4.3 Why the CMB Is Nearly Uniform
Observations show that the CMB is nearly isotropic—i.e., it has almost the same temperature in every direction. This indicates that, by the time of recombination, the universe was extremely homogeneous on large scales. Small anisotropies—around one part in 100,000—seen in the CMB are precisely the seeds of cosmic structure that grew into galaxies and galaxy clusters.
5. The “Dark Ages” of the Universe
5.1 A Universe Without Stars
After recombination, the universe consisted primarily of neutral hydrogen (and some helium), scattered dark matter, and radiation. No stars or luminous objects had formed yet. The universe was transparent—but effectively dark—because there were no bright sources of light aside from the faint (and continuously redshifting) glow of the CMB.
5.2 Duration of the Dark Ages
These Dark Ages lasted for a few hundred million years. During this period, matter in slightly denser regions of the universe continued to clump together under gravity, gradually forming protogalactic clouds. Eventually, the first stars (Pop III stars) and galaxies ignited, beginning a new era known as cosmic reionization. At that point, ultraviolet radiation from the earliest stars and quasars ionized the hydrogen once again, ending the Dark Ages and making the universe mostly ionized gas from then on.
6. Significance of Recombination
6.1 Structure Formation and Cosmological Probes
Recombination set the cosmic stage for subsequent structure formation. Once electrons were bound into neutral atoms, matter could collapse more efficiently under gravity (without the high pressure support of free electrons and photons). Meanwhile, the CMB photons, no longer scattered, preserve a snapshot of conditions at that time. By analyzing CMB fluctuations, cosmologists can:
- Measure the baryon density and other key cosmological parameters (e.g., Hubble constant, dark matter content).
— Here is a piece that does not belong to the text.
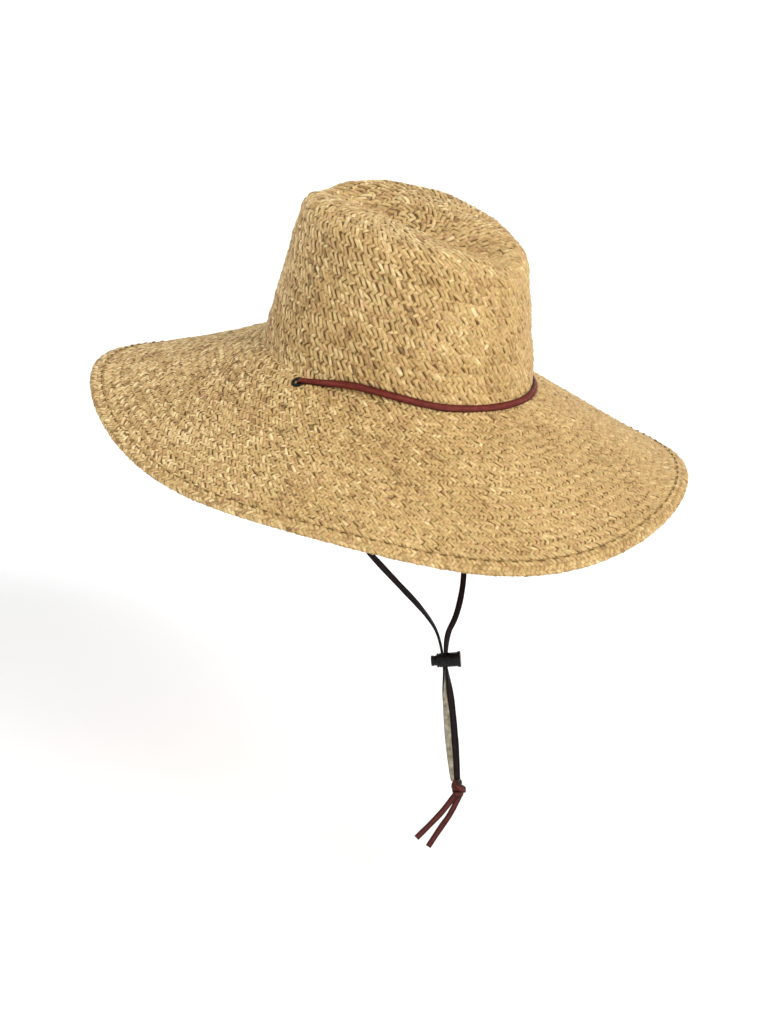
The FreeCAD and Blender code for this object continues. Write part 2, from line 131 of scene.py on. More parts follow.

- Infer the amplitude and scale of primordial density fluctuations that led to galaxy formation.
6.2 Testing the Big Bang Model
The consistency of Big Bang Nucleosynthesis (BBN) predictions (for helium and other light elements) with the observed CMB data and matter abundances strongly supports the Big Bang model. Moreover, the near-perfect blackbody spectrum of the CMB and its precise temperature measurements confirm that the universe went through a hot, dense phase—a cornerstone of modern cosmology.
6.3 Observational Implications
Modern experiments such as WMAP and Planck have mapped the CMB with exquisite detail, revealing slight anisotropies (temperature and polarization patterns) that trace the seeds of structure. These patterns are intimately tied to the physics of recombination, including the speed of sound in the photon-baryon fluid and the exact time when hydrogen became neutral.
7. Looking Ahead
7.1 Dark Ages Observations
While the Dark Ages remain invisible in most electromagnetic wavelengths (no stars), future experiments aim to detect 21-cm signals from neutral hydrogen to probe this era directly. Such observations could reveal how matter clumped before the first stars and provide a window into the physics of cosmic dawn and reionization.
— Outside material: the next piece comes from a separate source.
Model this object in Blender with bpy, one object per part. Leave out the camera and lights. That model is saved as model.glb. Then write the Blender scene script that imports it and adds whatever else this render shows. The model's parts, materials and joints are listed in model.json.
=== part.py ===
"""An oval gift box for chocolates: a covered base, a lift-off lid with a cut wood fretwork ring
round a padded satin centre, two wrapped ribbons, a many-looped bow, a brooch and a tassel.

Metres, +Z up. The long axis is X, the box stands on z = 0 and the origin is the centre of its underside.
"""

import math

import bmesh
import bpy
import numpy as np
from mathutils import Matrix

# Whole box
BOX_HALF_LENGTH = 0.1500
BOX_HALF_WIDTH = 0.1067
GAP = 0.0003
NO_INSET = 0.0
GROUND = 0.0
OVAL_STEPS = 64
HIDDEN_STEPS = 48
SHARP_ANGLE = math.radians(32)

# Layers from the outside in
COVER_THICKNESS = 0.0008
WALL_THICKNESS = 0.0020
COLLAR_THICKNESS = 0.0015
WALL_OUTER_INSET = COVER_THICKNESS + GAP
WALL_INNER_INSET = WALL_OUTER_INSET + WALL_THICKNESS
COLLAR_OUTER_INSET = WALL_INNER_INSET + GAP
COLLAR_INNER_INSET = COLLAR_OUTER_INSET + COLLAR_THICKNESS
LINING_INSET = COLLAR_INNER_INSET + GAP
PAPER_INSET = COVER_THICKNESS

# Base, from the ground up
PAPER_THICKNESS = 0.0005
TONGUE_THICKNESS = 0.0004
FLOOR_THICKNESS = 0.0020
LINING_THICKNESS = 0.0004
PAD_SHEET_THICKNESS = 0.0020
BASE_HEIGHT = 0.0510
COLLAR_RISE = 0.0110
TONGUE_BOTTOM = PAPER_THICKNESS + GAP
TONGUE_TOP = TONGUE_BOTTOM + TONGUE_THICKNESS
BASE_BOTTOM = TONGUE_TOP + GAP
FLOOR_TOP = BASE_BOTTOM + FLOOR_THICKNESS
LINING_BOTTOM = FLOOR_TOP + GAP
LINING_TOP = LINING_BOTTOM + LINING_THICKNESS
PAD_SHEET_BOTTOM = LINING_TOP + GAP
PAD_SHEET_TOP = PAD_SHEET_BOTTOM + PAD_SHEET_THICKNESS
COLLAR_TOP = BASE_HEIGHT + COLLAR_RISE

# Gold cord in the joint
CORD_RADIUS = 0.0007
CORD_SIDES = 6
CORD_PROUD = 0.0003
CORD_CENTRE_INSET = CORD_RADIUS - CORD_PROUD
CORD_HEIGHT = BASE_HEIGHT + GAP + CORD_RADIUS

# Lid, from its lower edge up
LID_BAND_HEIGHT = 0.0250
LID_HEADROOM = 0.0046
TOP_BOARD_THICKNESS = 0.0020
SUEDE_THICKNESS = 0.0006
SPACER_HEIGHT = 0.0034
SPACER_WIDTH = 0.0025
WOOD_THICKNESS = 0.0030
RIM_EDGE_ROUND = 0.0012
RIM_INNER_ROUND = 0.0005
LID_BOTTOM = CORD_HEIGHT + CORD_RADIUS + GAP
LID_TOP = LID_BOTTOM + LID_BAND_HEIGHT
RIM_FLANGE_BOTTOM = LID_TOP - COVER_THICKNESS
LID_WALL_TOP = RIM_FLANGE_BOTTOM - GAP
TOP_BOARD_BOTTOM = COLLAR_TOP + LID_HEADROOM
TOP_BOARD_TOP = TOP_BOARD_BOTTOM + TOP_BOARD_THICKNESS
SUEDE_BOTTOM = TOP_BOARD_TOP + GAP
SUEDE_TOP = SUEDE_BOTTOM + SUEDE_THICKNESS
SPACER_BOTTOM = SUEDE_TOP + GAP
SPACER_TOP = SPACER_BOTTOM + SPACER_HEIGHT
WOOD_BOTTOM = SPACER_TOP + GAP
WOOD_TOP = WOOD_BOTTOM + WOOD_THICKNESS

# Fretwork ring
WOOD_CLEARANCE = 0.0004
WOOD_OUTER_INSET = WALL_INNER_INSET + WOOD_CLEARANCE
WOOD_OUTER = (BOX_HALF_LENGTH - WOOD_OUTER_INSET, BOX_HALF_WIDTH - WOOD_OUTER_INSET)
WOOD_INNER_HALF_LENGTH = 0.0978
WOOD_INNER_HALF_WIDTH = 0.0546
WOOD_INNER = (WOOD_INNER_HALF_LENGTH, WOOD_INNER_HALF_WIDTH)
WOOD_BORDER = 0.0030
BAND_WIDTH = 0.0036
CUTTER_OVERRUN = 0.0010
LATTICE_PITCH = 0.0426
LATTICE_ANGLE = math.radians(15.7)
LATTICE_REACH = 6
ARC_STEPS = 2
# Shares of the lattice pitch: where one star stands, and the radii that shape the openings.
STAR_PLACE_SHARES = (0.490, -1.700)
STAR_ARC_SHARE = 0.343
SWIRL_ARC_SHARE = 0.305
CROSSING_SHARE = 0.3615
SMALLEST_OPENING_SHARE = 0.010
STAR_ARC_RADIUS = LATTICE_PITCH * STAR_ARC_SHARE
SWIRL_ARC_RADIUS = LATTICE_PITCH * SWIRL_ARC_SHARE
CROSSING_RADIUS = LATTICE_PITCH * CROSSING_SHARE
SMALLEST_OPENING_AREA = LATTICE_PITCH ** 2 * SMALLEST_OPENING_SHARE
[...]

7.2 Cosmic Evolution Continuum
From the end of recombination to the first galaxies and subsequent reionization, the universe underwent dramatic changes. Understanding each of these phases helps us piece together a continuous narrative of cosmic evolution—from a simple, nearly uniform plasma to the richly structured cosmos we inhabit today.
8. Conclusion
Recombination—when electrons bound to nuclei to form the first atoms—is a pivotal milestone in cosmic history. This event not only gave rise to the Cosmic Microwave Background but also opened the universe to the process of structure formation that would eventually lead to stars, galaxies, and the complex tapestry of the universe we observe.
The period immediately following recombination is appropriately known as the Dark Ages, an era marked by the absence of luminous sources. The seeds of structure planted during recombination continued to grow under gravity, ultimately igniting the first stars and ending the Dark Ages via reionization.
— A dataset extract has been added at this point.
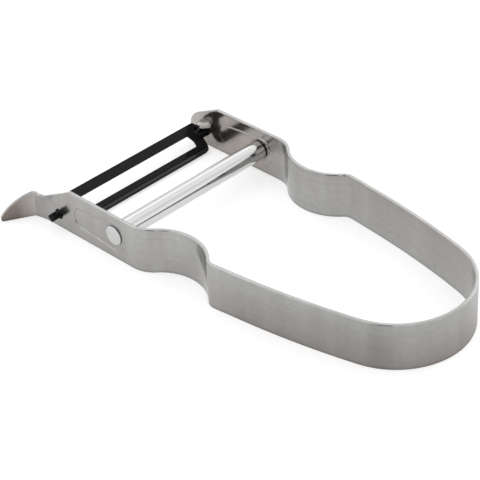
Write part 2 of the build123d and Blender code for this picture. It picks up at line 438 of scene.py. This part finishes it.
def strip_steel():
    """Satin stainless strip, brushed along its length, with a finish, a painted shade and painted reflections
    that change from place to place.
    """
    steel = Shader("strip_satin_steel", Metallic=strip_metallic, Anisotropic_Rotation=smear_turn)
    strip = Strip(steel)
    lines = steel.streaks((brush_length, brush_length, brush_line), soft_detail)
    clouds = steel.streaks(cloud_cell, soft_detail)
    # Painted shade and painted reflections go into the base colour: the painted shade darkens it and warms it
    # where it is low, and a painted reflection warms the inner faces of the arms
    painted_shade = strip.painted_shade()
    steel.base_colour(
        steel.tint(lines, *steel_colours),
        steel.mottled(mark_cell, *mark_tints),
        steel.mottled(brush_cell, *brush_tints),
        steel.mottled(mottle_cell, *mottle_tints),
        steel.tint(painted_shade, painted_shade_tint, white),
        steel.tint(strip.inner_arm(), white, painted_arm_reflection_tint),
        painted_shade,
    )
    steel.feed("Roughness", steel.times(strip.roughness(), steel.between(clouds, *cloud_range)))
    steel.feed("Anisotropic", strip.smear())
    steel.relief(lines, strip_relief, grain_strength, strip.soft)
    steel.level_tangent()
    return steel.material


def black_coating():
    """Smooth black coating with the slight waviness of a dipped part, and a painted highlight in grey along
    its front edge.
    """
    coat = Shader("blade_black_coating")
    waves = coat.streaks(wave_cell, soft_detail)
    front = coat.along("X", front_highlight_start, front_highlight_end)
    # Painted highlight in grey along the sharp front edges
    front_highlight = coat.blend(front, 0.0, coat.sharp_edges(front_highlight_width))
    coat.feed("Base Color", coat.tint(front_highlight, coat.tint(waves, *black_colours), front_highlight_grey))
    face = coat.blend(coat.leaning(face_lean_start, face_lean_end, lip_soften), upright_gloss, face_gloss)
    crease = coat.blend(coat.leaning(crease_lean_start, crease_lean_end, lip_soften), face, crease_gloss)
    lip = coat.blend(coat.leaning(lip_lean_start, lip_lean_end, lip_soften), crease, lip_gloss)
    coat.feed("Specular IOR Level", lip)
    coat.feed("Roughness", coat.between(waves, *black_rough))
    coat.relief(waves, wave_relief, wave_strength)
    return coat.material


def bar_chrome():
    """Polished bar, drawn along its length."""
    chrome = Shader("bar_polished_chrome", Metallic=1.0)
    lines = chrome.streaks((brush_line, bar_line_length, brush_line), fine_detail)
    chrome.base_colour(chrome.tint(lines, *chrome_colours))
    chrome.feed("Roughness", chrome.between(lines, *chrome_rough))
    chrome.relief(lines, bar_relief, grain_strength)
    return chrome.material


def rivet_steel():
    """Pressed rivet head with a fine satin face."""
    rivet = Shader("rivet_satin_chrome", Metallic=1.0)
    grain = rivet.streaks(rivet_cell, fine_detail)
    rivet.base_colour(rivet.tint(grain, *rivet_colours))
    rivet.feed("Roughness", rivet.between(grain, *rivet_rough))
    rivet.relief(grain, rivet_relief, grain_strength)
    return rivet.material


def dress(node, material):
    """Gives a CAD node its material."""
    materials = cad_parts[node].data.materials
    materials.clear()
    materials.append(material)


def shown_rays(nodes, links):
    """1 on rays from the camera, from reflections and through glass, 0 on the rays that only light things."""
    path = nodes.new("ShaderNodeLightPath")
    shown = path.outputs["Is Camera Ray"]
    for output in ("Is Glossy Ray", "Is Transmission Ray"):
        either = nodes.new("ShaderNodeMath")
        either.operation = "MAXIMUM"
        links.new(shown, either.inputs[0])
        links.new(path.outputs[output], either.inputs[1])
        shown = either.outputs["Value"]
    return shown


def add_panel(name, corners, material):
    """Flat four-cornered piece of the stage."""
    mesh = bpy.data.meshes.new(name)
    mesh.from_pydata(corners, [], [(0, 1, 2, 3)])
    mesh.materials.append(material)
    panel = bpy.data.objects.new(name, mesh)
    bpy.context.scene.collection.objects.link(panel)
    return panel


def add_floor():
    """Plain pale floor that is white where it is seen or mirrored, with the object's shadow kept."""
    paint = Shader("floor_pale", Base_Color=(floor_grey, floor_grey, floor_grey, 1.0), Roughness=matt,
                   Specular_IOR_Level=0.0, Emission_Color=(*white, 1.0))
    paint.feed("Emission Strength", paint.blend(shown_rays(paint.nodes, paint.links), 0.0, floor_glow))
    half = floor_half_width
    corners = [(-half, -half), (half, -half), (half, half), (-half, half)]
    floor = add_panel("floor", [(x, y, -floor_drop) for x, y in corners], paint.material)


def add_world():
    """Plain white surround, with the studio's level of light."""
    world = bpy.data.worlds.new("studio")
    bpy.context.scene.world = world
    world.use_nodes = True
    tree = world.node_tree
    level = tree.nodes.new("ShaderNodeMapRange")
    level.inputs["To Min"].default_value = world_level
    background = tree.nodes["Background"]
    background.inputs["Color"].default_value = (*white, 1.0)
    tree.links.new(shown_rays(tree.nodes, tree.links), level.inputs["Value"])
    tree.links.new(level.outputs["Result"], background.inputs["Strength"])


def heading(azimuth):
    """Level direction at an azimuth from +X towards +Y."""
    return Vector((cos(radians(azimuth)), sin(radians(azimuth)), 0.0))


def facing(level, back):
    """Turn whose X axis is level and whose Z axis is back."""
    return Matrix((level, back.cross(level), back)).transposed().to_4x4()


def add_softbox(back, level, length, cover, share, rise=0.0):
    """Soft panel that faces the peeler from the direction back, its length along level."""
    width = 2 * softbox_distance * tan(radians(cover / 2))
    light = bpy.data.lights.new("softbox", "AREA")
    light.shape = "RECTANGLE"
    light.size = length
    light.size_y = width
    light.energy = share * pi * length * width
    softbox = bpy.data.objects.new("softbox", light)
    middle = studio_middle + back * softbox_distance + upward * rise
    softbox.matrix_world = Matrix.Translation(middle) @ facing(level, back)
    softbox.visible_camera = False
    bpy.context.scene.collection.objects.link(softbox)


def add_softboxes():
    """Panels over the peeler, and one beside it."""
    for angle, cover, share in softbox_shares:
        back = Vector((cos(radians(angle)), 0.0, sin(radians(angle))))
        add_softbox(back, across, softbox_length, cover, share)
    add_softbox(heading(side_azimuth), upward, side_height, side_cover, side_share, side_height / 2)


def add_card():
    """Upright black card on the floor, which only reflections show."""
    paint = Shader("card_black", Base_Color=(*card_colour, 1.0), Roughness=matt, Specular_IOR_Level=0.0)
    toward = heading(card_azimuth)
    level = Vector((-toward.y, toward.x, 0.0)) * card_width / 2
    rise = upward * card_height
    foot = studio_middle + toward * card_distance
    corners = [foot - level, foot + level, foot + level + rise, foot - level + rise]
    card = add_panel("card", corners, paint.material)
    card.visible_camera = False
    card.visible_diffuse = False
    card.visible_shadow = False


def add_camera():
    """Camera of the photograph, turned about its own axis by the roll."""
    azimuth, elevation, roll = radians(view_azimuth), radians(view_elevation), radians(view_roll)
    back = Vector((sin(azimuth) * cos(elevation), -cos(azimuth) * cos(elevation), sin(elevation)))
    level = heading(view_azimuth)
    rise = back.cross(level)
    right = level * cos(roll) + rise * sin(roll)
    lens = bpy.data.cameras.new("camera")
    lens.sensor_fit = "HORIZONTAL"
    lens.sensor_width = sensor_width
    lens.lens = focal_pixels / photo_size * sensor_width
    lens.clip_start = view_clip
    camera = bpy.data.objects.new("camera", lens)
    camera.matrix_world = Matrix.Translation(view_target + back * view_distance) @ facing(right, back)
    bpy.context.scene.collection.objects.link(camera)
    bpy.context.scene.camera = camera


dress("frame_strip", strip_steel())
dress("blade", black_coating())
dress("spacer_tube", bar_chrome())
dress("tie_rivet", rivet_steel())

add_floor()
add_world()
add_softboxes()
add_card()
add_camera()
bpy.context.scene.view_settings.view_transform = "Standard"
Today, precise measurements of the CMB and efforts to probe the 21-cm line of neutral hydrogen are unlocking ever more details about this transformative epoch, bringing us closer to a comprehensive picture of the universe’s evolution—from the Big Bang to the formation of the first cosmic light sources.
References & Further Reading
- Peebles, P. J. E. (1993). Principles of Physical Cosmology. Princeton University Press.
- Kolb, E. W., & Turner, M. S. (1990). The Early Universe. Addison-Wesley.
- Sunyaev, R. A., & Zeldovich, Y. B. (1970). “The Interaction of Matter and Radiation in Expanding Universe.” Astrophysics and Space Science, 7, 3–19.
- Doran, M. (2002). “Cosmic Time — The Time of Recombination.” Physical Review D, 66, 023513.
- Planck Collaboration. (2018). “Planck 2018 Results. VI. Cosmological Parameters.” Astronomy & Astrophysics, 641, A6.
For an introduction to how recombination connects to the Cosmic Microwave Background, check resources from:
- NASA’s WMAP & Planck Sites
- ESA’s Planck Mission (detailed data and images of the CMB)
Through these observations and theoretical models, we continue to refine our knowledge of how electrons, protons, and photons parted ways, and how that seemingly simple step ultimately lit the path for the cosmic structures we see today.